TASK BRIEF: Everything from the first line to the line containing "import Sketcher" is to be repeated exactly; nothing past it.

PROVIDED MATERIAL:
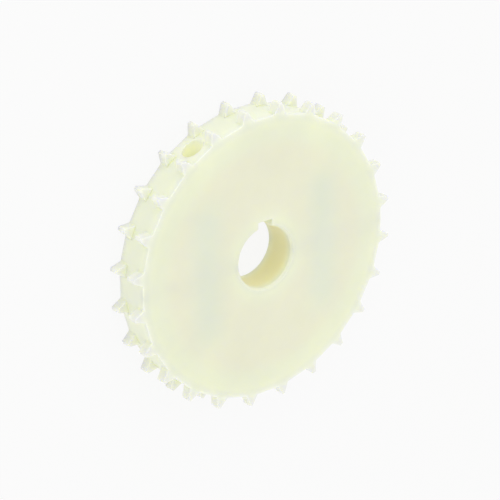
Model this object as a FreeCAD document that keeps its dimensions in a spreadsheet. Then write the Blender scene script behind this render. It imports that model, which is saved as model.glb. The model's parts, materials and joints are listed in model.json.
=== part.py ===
import FreeCAD, Part
import math
import os

import Sketcher

# Split sprocket for a plastic modular belt: a flat disc of natural polyamide,
# cut across its bore into two halves that bolt together round a shaft.
# The bore axis is Z, the origin is on it at mid width, and Y points at the keyway.
# The halves meet on the plane Y = 0, in the middle of two tooth gaps.

# Driving sizes in millimetres, with counts and angles in degrees.
SIZES = {
    "belt_pitch": 19.05,
    "teeth_per_half": 12,
    "tooth_addendum": 0.7,
    "tooth_depth": 5.5,
    "tooth_tip_width": 1.6,
    "tooth_flank_angle": 23.5,
    "tooth_tip_round": 0.5,
    "tooth_root_round": 0.9,
    "tooth_row_width": 5.0,
    "tooth_tip_bevel": 0.2,
    "gap_cutter_overrun": 0.02,
    "mid_band_relief": 0.25,
    "face_width": 18.0,
    "bore_radius": 15.0,
    "bore_bevel": 1.0,
    "keyway_width": 8.0,
    "keyway_depth": 3.3,
    "bolt_spacing": 66.0,
    "seat_height": 23.5,
    "bolt_diameter": 4.0,
    "bolt_length": 55.0,
    "bolt_end_bevel": 0.4,
    "bolt_hole_clearance": 0.5,
    "head_diameter": 7.0,
    "head_height": 4.0,
    "head_bevel": 0.3,
    "socket_across_flats": 3.0,
    "socket_depth": 2.0,
    "washer_diameter": 9.0,
    "washer_thickness": 0.8,
    "washer_hole_clearance": 0.3,
    "nut_across_flats": 7.0,
    "nut_height": 3.2,
    "nut_bevel_angle": 30.0,
    "thread_clearance": 0.1,
    "access_hole_clearance": 0.5,
}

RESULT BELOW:
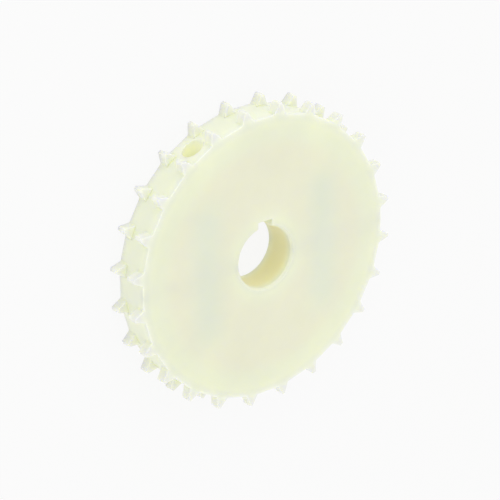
Model this object as a FreeCAD document that keeps its dimensions in a spreadsheet. Then write the Blender scene script behind this render. It imports that model, which is saved as model.glb. The model's parts, materials and joints are listed in model.json.
=== part.py ===
import FreeCAD, Part
import math
import os

import Sketcher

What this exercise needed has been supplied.